Descripción del proyecto
The microbiota has an enormous influence on human health. CD4+ T cells play a central role in controlling the interaction with the microbiota. By specifically reacting against individual microbial species, T cells enable a mutualistic co-existence with microbes. Inappropriate T cell responses against microbes are in turn associated with inflammatory diseases. Thus, the combination of T cell specificity and functionality form the key determinant for physiological versus pathological host-microbiota interactions. So far, research on T cell-microbiota interaction is almost exclusively focussed on functional T cell subsets, whereas antigen-specificity is rarely addressed. This is a significant roadblock for developing targeted therapeutic interventions for microbiota-associated diseases.
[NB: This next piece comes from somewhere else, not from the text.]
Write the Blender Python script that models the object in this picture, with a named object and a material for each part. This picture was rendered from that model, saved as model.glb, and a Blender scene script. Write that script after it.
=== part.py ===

The interaction with the microbiota poses two particular challenges for adaptive immunity: first, the extremely high diversity of microbial species, and thus potential T cell targets; second, microbes are persistent and thus probably encountered chronically. Currently, we do not know (1) which microbes are targets of specific T cell reactivity in humans, (2) how the (chronic) interaction with the huge number of different microbial species is regulated by T cell specificity and function, and (3) how alterations of these parameters contribute to microbiota-associated diseases.
I developed a highly sensitive technology to detect and deeply characterize microbe-specific T cells directly from human samples. MicroT will identify microbial target species of human T cells and unravel the molecular mechanisms regulating chronic interaction of T cells with the highly diverse microbiota. I will define the impact of specific T cell-microbiota interactions on chronic inflammatory diseases and upon ageing. Answering these fundamental questions of microbiota-T cell interaction will identify specific immune or microbial targets as an essential basis for rational development of novel targeted therapies.